В годы гражданской войны Шолохов, совсем еще тогда парнишка, мотался с продотрядом. Фадеев был комиссаром партизанского отряда, имея за плечами тоже не более двадцати лет. А Саша Бусыгин в девятнадцать лет был командиром красного бронепоезда. С той поры они немало сделали: славили жизнь, мужество, верность. Они любили друзей, детей, литературу, песни и вот снова встретились, одетые в армейскую форму, на далекой от Дона Смоленской земле, встретились опять на войне.

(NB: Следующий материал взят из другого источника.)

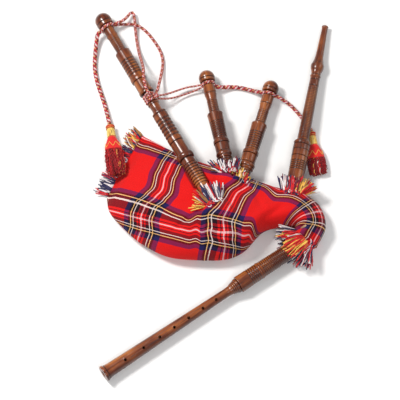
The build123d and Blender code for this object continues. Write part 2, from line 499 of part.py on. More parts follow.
# ---------------------------------------------------------------- drone cord and tassels
WRAP_BASS_S = BASS_CAP_START - 3.1
WRAP_TENOR_S = TENOR_CAP_START - 3.3
KNOT_S = (159.2, 174.2)
CORD_ROUTES = {
    "cord_tail_left": (TAIL_D, [
        (-160.4, 265.8, 15.9), (-163.4, 261, 13.4), (-164, 252.6, 10), (-165.5, 240, 6), (-167.2, 225, 3.8),
        (-167, 207, 3.7), (-163, 187, 3.7), (-156, 166, 3.7), (-149.5, 145, 4.2), (-145.2, 127, 7)]),
    "cord_strand_a": (STRAND_D, [
        (-136.4, 278.8, 19.3), (-130, 281.6, 16.8), (-123.4, 286.6, 13.2), (-119.2, 293, 10.2), (-113.2, 300.2, 8.6),
        (-105.8, 298.8, 8.2), (-104, 290.4, 8.2), (-104.9, 280, 8.4), (-105, 268.5, 6), (-103.8, 256, 3.2),
        (-101.2, 241, 3.6), (-98, 225.5, 11.5), (-94.8, 210.8, 24.5), (-92.8, 197.6, 35.2), (-92.9, 185, 41),
        (-91.2, 173.5, 42.6), (-88.3, 162.4, 43)]),
    "cord_strand_b": (STRAND_D, [
        (-136.4, 278.8, 12.2), (-129.6, 281, 8.2), (-120.5, 282.8, 4.2), (-109, 283.8, 2.7), (-97.5, 279.4, 2.6),
        (-86, 268.5, 2.7), (-74.6, 252.5, 2.6), (-66.4, 237.5, 2.7), (-63.2, 222, 2.9), (-65, 206, 5.5),
        (-67.6, 191, 11.5), (-69.8, 178.5, 18), (-71.6, 168, 23), (-75.6, 159.8, 24.6)]),
    "cord_thin_a": (THIN_D, [
        (-72.8, 155.9, 29.6), (-63.5, 160.3, 23), (-52, 166.6, 15.4), (-38, 174.2, 9.8), (-24.5, 178.8, 9),
        (-15.3, 179, 11.4), (-7.6, 179.4, 15.2)]),
    "cord_thin_b": (THIN_D, [
        (-71.1, 152, 29.8), (-61.5, 154.6, 21.5), (-50.5, 158.8, 13.5), (-38, 164.4, 8), (-26, 169.4, 6.4),
        (-15.6, 172.8, 7.8), (-6.3, 175.7, 11.3)]),
    "cord_span": (SPAN_D, [
        (18.6, 174.8, 17), (26.4, 177.4, 10.4), (37, 180, 5.2), (50, 180, 3.9), (63, 177, 4.3), (73.6, 172.6, 7.8),
        (83.5, 168.5, 13.9)]),
    "cord_tail_right": (RIGHT_TAIL_D, [
        (109.6, 160.8, 15.6), (117.6, 158, 9.6), (128, 152.4, 4.6), (138, 141.8, 3.2), (147, 130.4, 3.1),
        (154.6, 119.4, 4), (160.2, 110, 6.6)]),
}
TASSELS = {"left": ((-144.5, 124.5, 7.6), (-131.6, 30.0, 25.6)), "right": ((161.0, 108.6, 7.0), (172.5, 31.0, 7.6))}


def make_cord():
    for name, (diameter, route) in CORD_ROUTES.items():
        nodes[name] = cord_tube(route, diameter)
    nodes["cord_wrap_bass"] = cord_turn(bass, WRAP_BASS_S, 7.0, 5.4)
    for side, plane in tenors.items():
        nodes[f"cord_wrap_tenor_{side}"] = cord_turn(plane, WRAP_TENOR_S, 5.9, 5.2)
    pin_r = BASS_BORE_R - 0.6
    knot = turned([(KNOT_S[0], 9.6), (KNOT_S[0] + 1, 11.0), *ribbed(KNOT_S[0] + 1, KNOT_S[1] - 1, 10.6, 10.6, 3, 0.7),
                   (KNOT_S[1], 9.4)])
    lump = Sphere(5.5).moved(Location((0, 8.5, 168)))
    nodes["cord_knot"] = bass.location * (knot + lump - rod(KNOT_S[0] - 1, KNOT_S[1] + 1, pin_r))


def cord_turn(plane, s, neck_r, diameter):
    """One turn of cord round a drone's neck."""
    turn = Torus(neck_r + diameter / 2 - 0.05, diameter / 2).moved(Location((0, 0, s)))
    return plane.location * (turn - rod(s - 10, s + 10, neck_r))


def make_tassel(side):
    """Silk tassel lying down: knob, sleeve, felt head, skirt of strands, flattened above and below."""
    start, end = TASSELS[side]
    plane = axis_plane(start, end)
    length = length_of(start, end)
    parts = {
        "knob": turned([(0, 3.4), (1.2, 6.2, 0.6), (3.8, 6.9, 0.8), (5.6, 5.9, 0.5)]),
        "sleeve": turned([(5.8, 5.9), (12, 6.3, 0.1), (20.4, 6.6, 0.1)]),
        "head": turned([(20.6, 6.6), (27, 8.6, 0.5), (38.6, 11.0, 0.4)]),
        "skirt": turned([(38.8, 11.0), (52, 13.8, 0.6), (length - 12, 15.0, 0.5), (length - 2, 14.0, 0.6), (length, 12.0)]),
    }
    slab = Box(13.0, 60, length + 2, align=(Align.CENTER, Align.CENTER, Align.MIN)).moved(Location((0, 0, -1)))
    for name, solid in parts.items():
        put(f"tassel_{side}_{name}", plane, solid & slab)


# ---------------------------------------------------------------- build and write
make_bass()
for tenor_side in tenors:
    make_tenor(tenor_side)
make_blowpipe()
make_chanter()
bag_outer_shape = make_bag()
sleeve_outer_shape = make_sleeve()
make_ruffs(bag_outer_shape, sleeve_outer_shape)
make_cord()
for tassel_side in TASSELS:
    make_tassel(tassel_side)

os.makedirs("parts", exist_ok=True)
for node, shape in nodes.items():
    export_step(shape, f"parts/{node}.step")
print(len(nodes), "nodes written")
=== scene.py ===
"""Bagpipes laid flat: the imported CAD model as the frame, with cloth, yarn, cord, silk and rosewood looks."""
import math
import random

import bmesh
import bpy
from mathutils import Matrix, Vector
from mathutils.noise import noise


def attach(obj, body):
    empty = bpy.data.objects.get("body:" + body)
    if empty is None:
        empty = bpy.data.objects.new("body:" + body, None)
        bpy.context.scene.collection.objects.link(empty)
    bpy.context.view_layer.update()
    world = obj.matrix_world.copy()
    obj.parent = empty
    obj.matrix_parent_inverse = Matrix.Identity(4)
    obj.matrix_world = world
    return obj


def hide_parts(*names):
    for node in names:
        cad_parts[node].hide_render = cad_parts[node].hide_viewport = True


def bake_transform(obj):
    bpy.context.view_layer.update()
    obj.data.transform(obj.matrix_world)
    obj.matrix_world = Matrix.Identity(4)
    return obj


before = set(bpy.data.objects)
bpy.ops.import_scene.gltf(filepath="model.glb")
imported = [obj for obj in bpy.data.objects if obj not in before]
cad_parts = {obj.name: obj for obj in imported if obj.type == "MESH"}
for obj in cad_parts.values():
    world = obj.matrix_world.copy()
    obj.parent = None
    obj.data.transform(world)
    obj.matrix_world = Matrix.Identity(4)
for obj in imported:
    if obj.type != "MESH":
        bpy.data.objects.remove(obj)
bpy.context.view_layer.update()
scene = bpy.context.scene
MM = 0.001

# ---- pipe axes, as in the CAD (millimetres)
PIPES = {
    "bass": ((-3.5, 6.4, 46.0), (-153.0, 281.8, 14.8), "bag"),
    "tenor_left": ((30.8, 50.8, 34.0), (2.7, 191.8, 14.6), "bag"),
    "tenor_right": ((60.0, 36.2, 27.1), (99.6, 175.2, 14.6), "bag"),
    "blowpipe": ((138.0, 37.5, 24.0), (183.0, 278.4, 6.8), "bag"),
    "chanter": ((114.5, -95.5, 17.0), (-150.8, -279.8, 13.2), "chanter_unit"),
}


def pipe_frame(name):
    """Root point, and the along, up and side directions of a pipe. Lengths in metres."""
    root, tip, _ = PIPES[name]
    root, tip = Vector(root) * MM, Vector(tip) * MM
    along = (tip - root).normalized()
    up = (Vector((0, 0, 1)) - along * along.z).normalized()
    return root, along, up, along.cross(up)


# ---- camera, lights, floor
CAMERA_ELEVATION = math.radians(70)
CAMERA_DISTANCE = 8.0
CAMERA_TARGET = Vector((-0.0075, -0.0073, 0.020))
VIEW_WIDTH = 0.600
SENSOR = 36
FLOOR_LEVEL = -0.0006
# Round lights that point at the origin: place, size, power, colour.
LIGHTS = {
    "key": ((-1.0, 0.5, 1.8), 0.55, 40, (1, 0.98, 0.95)),
    "front": ((0.3, -1.3, 1.9), 0.6, 14, (1, 1, 1)),
    "fill": ((1.6, 0.6, 1.1), 0.9, 5, (0.95, 0.97, 1)),
}
SKY_STRENGTH = 0.42


def add_to_scene(name, data):
    obj = bpy.data.objects.new(name, data)
    scene.collection.objects.link(obj)
    return obj


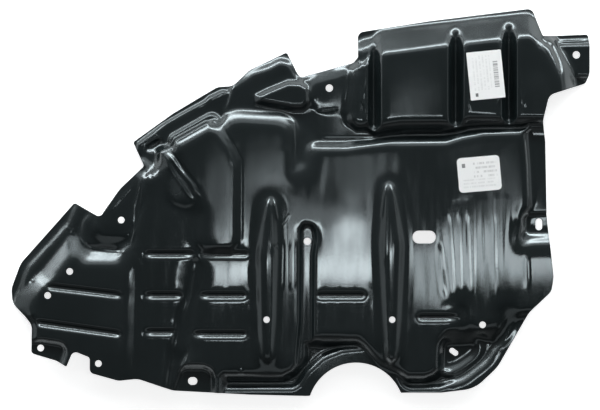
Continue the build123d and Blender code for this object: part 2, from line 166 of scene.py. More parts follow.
# Where the sheet lies flatter than its forms: the level and reach in mm, and the line in photo pixels
IRONED = [
    (30, 19, [(134, 258), (134, 374)]),
    (30, 26, [(457, 200), (458, 284)]), (30, 28, [(500, 200), (499, 290)]),
]
# Where the forms are fainter than the solid's: how far from a line in mm, what is left of them, the blur in
# mm that they melt into, and the line in photo pixels
CALM_LINES = [
    (16, 0.45, 16, [(196, 266), (192, 300), (186, 345)]), (20, 0.35, 16, [(176, 192), (190, 198)]),
    (16, 0.5, 10, [(205, 210), (203, 246)]), (18, 0.2, 14, [(302, 140), (302, 184)]),
    (22, 0.5, 8, [(546, 52), (558, 66), (566, 92)]),
    (18, 0.55, 10, [(530, 245), (545, 245)]), (14, 0.5, 10, [(100, 238), (128, 240)]),
    (9, 0.36, 10, [(78, 208), (62, 228), (44, 250), (24, 270), (17, 284), (18, 300)]),
    (16, 0.35, 10, [(15, 284), (23, 302)]), (22, 0.42, 10, [(271, 204), (269, 360)]),
    (22, 0.42, 10, [(389, 190), (390, 358)]), (14, 0.3, 10, [(462, 302), (462, 326)]),
    (10, 0.5, 7, [(224, 132), (236, 158), (238, 246)]),
    (8, 0.6, 6, [(524, 208), (524, 240), (550, 243)]),
    (16, 0.8, 10, [(374, 50), (374, 118)]),
    (16, 0.8, 10, [(456, 40), (456, 118)]), (16, 0.8, 10, [(509, 36), (509, 112)]),
]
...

Впрочем, эта минутка-грустинка прошла, как березовый желтый листок, медленно проплывший мимо них на землю. Михаил Александрович, тая в уголках губ улыбку, кивнул в сторону нашей строящейся землянки:
– Устраиваетесь?
– Не помешает! – отозвался Бусыгин.
– Армия в наступление пошла, а вы курень строите!
– Наступать нам, Миша, далеко…
Шолохов, уловив в голосе Бусыгина неожиданно прорвавшуюся тоску, посерьезнел, кивнул.
– Это ты верно… Дорожка не близкая!
Фадеев между тем здоровался с нашими армейскими писателями и журналистами:
– Здравствуй, Гриша3, здравствуйте, Александр Палыч…4 Как живется литературе на солдатских харчах?
В это время работник политотдела, сопровождавший гостей, приложил к фуражке руку:
– Разрешите напомнить насчет пленных. Их сейчас допрашивают…
Фадеев махнул рукой:
– Мы их уже с Евгением видели у артиллеристов…
– Выходит, я отстал? – Шолохов улыбнулся. – Ну что ж, пойдем поглядим…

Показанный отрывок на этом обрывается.